Laura: As you obviously understand, the role of the library is changing. Its primary function of information storage and retrieval is increasingly being co-opted by the Internet.

The Digital Library Reserve provides virtual copies of books to many library systems now. The service allows users to download books online without stepping foot outside of the house. When the book is due, it simply disappears from the user's computer.

University libraries have been struggling with this problem for some years. One of the first posts I did on this blog (9/19/05) talked about how universities are scrambling to make their libraries viable in today's world.

I've spent a fair amount of time thinking about this issue since that post a year ago. I recently visited the Dallas Public Library at three different times on three different days. During every visit, even at 8:45 PM, the computers were jammed with adults and children both. I suspect that successful libraries in the future will assume a more active role in the community, moving away from the "Shh, be quiet" attitude toward encouraging the community to utilize the facilities.

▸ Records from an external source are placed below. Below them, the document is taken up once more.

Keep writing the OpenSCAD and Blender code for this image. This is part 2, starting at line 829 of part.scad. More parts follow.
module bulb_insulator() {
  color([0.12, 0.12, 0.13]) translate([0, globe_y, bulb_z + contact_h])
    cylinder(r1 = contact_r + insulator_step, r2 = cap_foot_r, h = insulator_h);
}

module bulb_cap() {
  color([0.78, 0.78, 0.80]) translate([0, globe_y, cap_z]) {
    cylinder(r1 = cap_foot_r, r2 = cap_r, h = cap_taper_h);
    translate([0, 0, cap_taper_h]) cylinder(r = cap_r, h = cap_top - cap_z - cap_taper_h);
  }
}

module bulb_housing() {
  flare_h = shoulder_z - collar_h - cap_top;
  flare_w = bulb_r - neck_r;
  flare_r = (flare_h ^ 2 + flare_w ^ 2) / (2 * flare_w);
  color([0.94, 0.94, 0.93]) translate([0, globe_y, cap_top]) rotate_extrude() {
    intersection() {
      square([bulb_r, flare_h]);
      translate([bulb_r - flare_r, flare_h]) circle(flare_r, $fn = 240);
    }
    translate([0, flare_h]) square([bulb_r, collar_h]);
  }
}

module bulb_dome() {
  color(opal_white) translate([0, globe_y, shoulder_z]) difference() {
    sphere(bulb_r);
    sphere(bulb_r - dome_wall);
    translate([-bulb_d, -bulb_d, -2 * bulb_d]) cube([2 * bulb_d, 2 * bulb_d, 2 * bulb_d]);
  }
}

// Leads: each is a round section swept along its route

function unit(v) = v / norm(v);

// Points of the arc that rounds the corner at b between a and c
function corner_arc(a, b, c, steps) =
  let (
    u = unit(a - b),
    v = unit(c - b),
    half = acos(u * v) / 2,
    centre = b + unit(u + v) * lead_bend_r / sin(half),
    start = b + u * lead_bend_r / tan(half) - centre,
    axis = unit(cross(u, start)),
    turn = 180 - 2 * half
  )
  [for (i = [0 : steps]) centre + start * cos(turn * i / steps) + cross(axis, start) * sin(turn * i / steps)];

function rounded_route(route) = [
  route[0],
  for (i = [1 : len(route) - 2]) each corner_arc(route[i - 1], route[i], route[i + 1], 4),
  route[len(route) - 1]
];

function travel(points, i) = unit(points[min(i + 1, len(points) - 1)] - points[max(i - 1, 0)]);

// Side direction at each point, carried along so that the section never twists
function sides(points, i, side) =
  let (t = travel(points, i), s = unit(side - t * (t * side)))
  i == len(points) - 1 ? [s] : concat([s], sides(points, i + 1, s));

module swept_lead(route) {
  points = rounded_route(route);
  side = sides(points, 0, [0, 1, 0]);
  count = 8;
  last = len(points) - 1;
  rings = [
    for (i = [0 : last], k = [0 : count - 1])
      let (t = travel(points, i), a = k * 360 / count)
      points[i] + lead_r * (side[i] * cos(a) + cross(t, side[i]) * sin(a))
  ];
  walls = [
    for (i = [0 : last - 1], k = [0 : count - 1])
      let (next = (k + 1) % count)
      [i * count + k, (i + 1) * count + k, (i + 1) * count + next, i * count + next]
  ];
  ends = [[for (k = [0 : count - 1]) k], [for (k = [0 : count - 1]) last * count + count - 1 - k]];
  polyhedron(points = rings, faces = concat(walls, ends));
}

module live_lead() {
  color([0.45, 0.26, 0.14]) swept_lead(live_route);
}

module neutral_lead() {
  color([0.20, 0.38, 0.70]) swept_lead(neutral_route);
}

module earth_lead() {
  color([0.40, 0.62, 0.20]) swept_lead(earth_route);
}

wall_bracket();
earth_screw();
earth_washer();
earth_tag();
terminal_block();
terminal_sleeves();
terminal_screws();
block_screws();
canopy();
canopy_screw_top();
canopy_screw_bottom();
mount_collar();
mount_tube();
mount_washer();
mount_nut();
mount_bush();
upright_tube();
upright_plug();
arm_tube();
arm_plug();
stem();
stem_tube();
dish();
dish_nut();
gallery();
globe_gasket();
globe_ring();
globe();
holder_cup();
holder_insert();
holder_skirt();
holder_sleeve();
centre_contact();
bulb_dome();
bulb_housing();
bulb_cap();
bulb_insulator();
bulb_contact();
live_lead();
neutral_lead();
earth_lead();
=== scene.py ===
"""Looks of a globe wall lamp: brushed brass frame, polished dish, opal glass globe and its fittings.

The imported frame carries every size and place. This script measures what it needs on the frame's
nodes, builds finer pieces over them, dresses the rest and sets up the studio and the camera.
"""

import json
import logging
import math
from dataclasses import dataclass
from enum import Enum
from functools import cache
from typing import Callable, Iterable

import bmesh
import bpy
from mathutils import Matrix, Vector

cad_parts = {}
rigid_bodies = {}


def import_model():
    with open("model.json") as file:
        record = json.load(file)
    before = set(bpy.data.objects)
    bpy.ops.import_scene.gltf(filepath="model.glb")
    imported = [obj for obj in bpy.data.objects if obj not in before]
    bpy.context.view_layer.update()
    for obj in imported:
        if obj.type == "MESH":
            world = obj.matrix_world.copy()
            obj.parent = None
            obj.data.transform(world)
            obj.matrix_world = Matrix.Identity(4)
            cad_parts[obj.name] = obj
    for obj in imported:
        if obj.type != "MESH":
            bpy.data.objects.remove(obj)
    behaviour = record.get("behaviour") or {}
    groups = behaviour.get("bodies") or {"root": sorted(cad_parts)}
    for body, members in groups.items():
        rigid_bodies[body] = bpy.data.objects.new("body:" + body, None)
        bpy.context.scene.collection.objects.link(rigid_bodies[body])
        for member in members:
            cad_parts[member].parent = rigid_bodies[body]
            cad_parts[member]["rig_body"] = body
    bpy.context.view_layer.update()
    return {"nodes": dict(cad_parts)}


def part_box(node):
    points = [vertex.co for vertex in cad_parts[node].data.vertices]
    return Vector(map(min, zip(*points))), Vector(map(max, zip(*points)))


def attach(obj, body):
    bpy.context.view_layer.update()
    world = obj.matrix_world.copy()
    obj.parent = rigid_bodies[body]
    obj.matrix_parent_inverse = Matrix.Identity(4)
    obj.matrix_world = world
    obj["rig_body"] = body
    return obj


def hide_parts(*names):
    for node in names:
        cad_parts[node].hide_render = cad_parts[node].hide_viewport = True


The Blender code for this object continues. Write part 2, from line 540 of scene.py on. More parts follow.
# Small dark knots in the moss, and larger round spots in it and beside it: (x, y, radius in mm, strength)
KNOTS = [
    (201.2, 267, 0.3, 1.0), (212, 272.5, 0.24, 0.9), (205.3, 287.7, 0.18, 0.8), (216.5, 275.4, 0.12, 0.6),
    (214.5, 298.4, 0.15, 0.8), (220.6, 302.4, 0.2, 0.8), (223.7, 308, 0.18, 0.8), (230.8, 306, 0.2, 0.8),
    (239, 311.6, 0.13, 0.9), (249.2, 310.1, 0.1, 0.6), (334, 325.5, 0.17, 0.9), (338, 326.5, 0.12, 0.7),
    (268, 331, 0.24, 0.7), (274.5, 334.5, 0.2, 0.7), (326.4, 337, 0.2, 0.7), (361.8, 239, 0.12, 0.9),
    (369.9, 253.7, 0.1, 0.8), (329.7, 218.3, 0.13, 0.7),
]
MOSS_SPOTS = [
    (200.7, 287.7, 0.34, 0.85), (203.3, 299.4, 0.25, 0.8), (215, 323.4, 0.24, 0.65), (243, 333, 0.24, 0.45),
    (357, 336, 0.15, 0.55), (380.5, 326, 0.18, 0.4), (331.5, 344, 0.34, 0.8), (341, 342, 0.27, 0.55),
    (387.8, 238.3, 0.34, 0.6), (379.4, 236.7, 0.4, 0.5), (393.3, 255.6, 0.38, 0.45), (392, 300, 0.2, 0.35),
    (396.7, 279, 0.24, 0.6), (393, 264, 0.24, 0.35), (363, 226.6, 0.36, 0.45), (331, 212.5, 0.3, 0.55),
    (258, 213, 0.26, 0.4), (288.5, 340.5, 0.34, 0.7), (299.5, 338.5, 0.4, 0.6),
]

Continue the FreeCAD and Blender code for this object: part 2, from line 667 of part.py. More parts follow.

While affluent and middle-class users will depend on the library's virtual resources, the poor and disenfranchised will still need physical access to computers.

Another thought along the lines of community involvement is that libraries may chose to emphasize their social role, offering places for writers' groups and book clubs to meet and have lunch or even dinner.

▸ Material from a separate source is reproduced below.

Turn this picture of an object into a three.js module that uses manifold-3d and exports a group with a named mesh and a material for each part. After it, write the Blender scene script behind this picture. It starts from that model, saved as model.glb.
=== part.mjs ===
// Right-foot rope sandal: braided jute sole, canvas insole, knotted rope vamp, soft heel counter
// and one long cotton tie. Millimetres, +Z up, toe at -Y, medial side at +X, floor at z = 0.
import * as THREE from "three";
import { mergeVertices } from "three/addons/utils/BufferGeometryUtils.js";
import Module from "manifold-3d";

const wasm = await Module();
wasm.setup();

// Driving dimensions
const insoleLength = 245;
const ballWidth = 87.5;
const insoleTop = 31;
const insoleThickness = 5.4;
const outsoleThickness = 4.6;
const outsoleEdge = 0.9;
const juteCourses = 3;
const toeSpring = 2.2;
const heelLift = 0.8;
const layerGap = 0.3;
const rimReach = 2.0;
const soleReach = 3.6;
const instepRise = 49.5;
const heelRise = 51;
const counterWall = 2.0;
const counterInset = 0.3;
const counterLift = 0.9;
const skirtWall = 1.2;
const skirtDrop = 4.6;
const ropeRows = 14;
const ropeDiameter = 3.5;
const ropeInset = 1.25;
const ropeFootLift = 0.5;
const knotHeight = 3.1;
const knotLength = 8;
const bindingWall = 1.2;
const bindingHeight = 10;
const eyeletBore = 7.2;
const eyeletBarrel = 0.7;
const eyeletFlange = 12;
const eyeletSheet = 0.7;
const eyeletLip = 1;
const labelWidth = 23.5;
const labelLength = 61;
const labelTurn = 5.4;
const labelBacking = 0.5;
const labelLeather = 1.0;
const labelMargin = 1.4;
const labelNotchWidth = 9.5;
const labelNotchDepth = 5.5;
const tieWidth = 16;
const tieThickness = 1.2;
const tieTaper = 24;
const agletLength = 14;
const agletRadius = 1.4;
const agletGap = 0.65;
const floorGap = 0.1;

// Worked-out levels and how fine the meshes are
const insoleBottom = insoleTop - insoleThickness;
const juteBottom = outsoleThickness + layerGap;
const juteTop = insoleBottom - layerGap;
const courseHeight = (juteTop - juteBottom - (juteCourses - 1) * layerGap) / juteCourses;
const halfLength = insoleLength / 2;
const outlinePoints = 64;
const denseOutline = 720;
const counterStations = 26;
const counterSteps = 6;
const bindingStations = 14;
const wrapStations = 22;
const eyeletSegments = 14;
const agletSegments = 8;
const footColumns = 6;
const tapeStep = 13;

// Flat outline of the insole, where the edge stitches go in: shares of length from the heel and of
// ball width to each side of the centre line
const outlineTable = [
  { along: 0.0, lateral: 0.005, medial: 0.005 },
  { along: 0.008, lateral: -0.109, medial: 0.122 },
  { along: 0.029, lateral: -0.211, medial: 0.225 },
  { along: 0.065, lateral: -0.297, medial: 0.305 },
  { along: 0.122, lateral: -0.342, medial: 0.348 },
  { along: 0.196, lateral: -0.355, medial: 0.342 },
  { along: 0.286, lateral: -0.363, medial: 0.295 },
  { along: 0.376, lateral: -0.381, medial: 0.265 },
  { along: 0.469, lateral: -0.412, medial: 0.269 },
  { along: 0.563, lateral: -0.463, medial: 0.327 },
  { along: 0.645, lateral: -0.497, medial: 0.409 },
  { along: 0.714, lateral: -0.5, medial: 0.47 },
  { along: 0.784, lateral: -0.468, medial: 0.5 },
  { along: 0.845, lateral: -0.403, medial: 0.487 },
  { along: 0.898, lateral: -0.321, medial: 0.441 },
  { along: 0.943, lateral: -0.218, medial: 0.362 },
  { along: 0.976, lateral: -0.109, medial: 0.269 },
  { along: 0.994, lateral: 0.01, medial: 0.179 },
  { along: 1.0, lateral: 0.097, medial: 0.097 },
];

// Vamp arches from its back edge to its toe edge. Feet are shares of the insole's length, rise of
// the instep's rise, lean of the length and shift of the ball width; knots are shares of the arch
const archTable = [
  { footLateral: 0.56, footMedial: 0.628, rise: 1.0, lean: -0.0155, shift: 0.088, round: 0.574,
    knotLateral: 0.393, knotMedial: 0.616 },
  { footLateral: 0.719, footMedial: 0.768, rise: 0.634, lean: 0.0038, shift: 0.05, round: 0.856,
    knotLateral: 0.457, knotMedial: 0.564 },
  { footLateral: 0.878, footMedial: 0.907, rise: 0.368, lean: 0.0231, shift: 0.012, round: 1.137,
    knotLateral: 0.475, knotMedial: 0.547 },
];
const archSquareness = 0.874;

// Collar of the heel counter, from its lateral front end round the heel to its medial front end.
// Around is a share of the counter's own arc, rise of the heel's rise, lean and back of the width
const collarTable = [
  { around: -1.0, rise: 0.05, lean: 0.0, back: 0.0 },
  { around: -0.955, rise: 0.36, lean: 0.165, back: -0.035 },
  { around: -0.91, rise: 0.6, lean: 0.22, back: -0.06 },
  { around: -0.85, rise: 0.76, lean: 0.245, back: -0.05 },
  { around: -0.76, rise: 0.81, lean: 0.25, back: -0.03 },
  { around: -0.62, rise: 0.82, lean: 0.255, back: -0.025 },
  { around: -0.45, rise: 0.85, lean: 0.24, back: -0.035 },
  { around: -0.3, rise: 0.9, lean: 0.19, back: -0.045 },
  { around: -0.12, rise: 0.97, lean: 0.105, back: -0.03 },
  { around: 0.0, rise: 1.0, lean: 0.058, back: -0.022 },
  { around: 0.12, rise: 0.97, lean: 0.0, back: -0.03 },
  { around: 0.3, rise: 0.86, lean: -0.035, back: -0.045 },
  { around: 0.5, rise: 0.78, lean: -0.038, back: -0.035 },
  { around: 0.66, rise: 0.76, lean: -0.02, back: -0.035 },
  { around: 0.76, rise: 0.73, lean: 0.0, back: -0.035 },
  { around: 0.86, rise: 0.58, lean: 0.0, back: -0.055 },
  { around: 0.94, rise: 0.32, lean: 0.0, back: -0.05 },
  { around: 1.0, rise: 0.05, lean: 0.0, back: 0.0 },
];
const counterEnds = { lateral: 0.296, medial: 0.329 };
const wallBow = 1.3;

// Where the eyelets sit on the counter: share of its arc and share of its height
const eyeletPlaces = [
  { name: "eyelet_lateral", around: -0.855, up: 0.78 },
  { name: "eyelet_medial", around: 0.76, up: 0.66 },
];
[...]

Like many others, libraries are struggling to find their place in the digital age.

Laura Vivanco said...

The Digital Library Reserve provides virtual copies of books to many library systems now. The service allows users to download books online without stepping foot outside of the house. When the book is due, it simply disappears from the user's computer.

Wow. We have nothing like that in the UK (or at least, not that I know of).

Maya said...

You can look it up at

It's already in use in a small suburb of Dallas called Garland. My best friend uses it all the time to check out books.

Harlequin is using it. I blogged about it on November 28, 2005.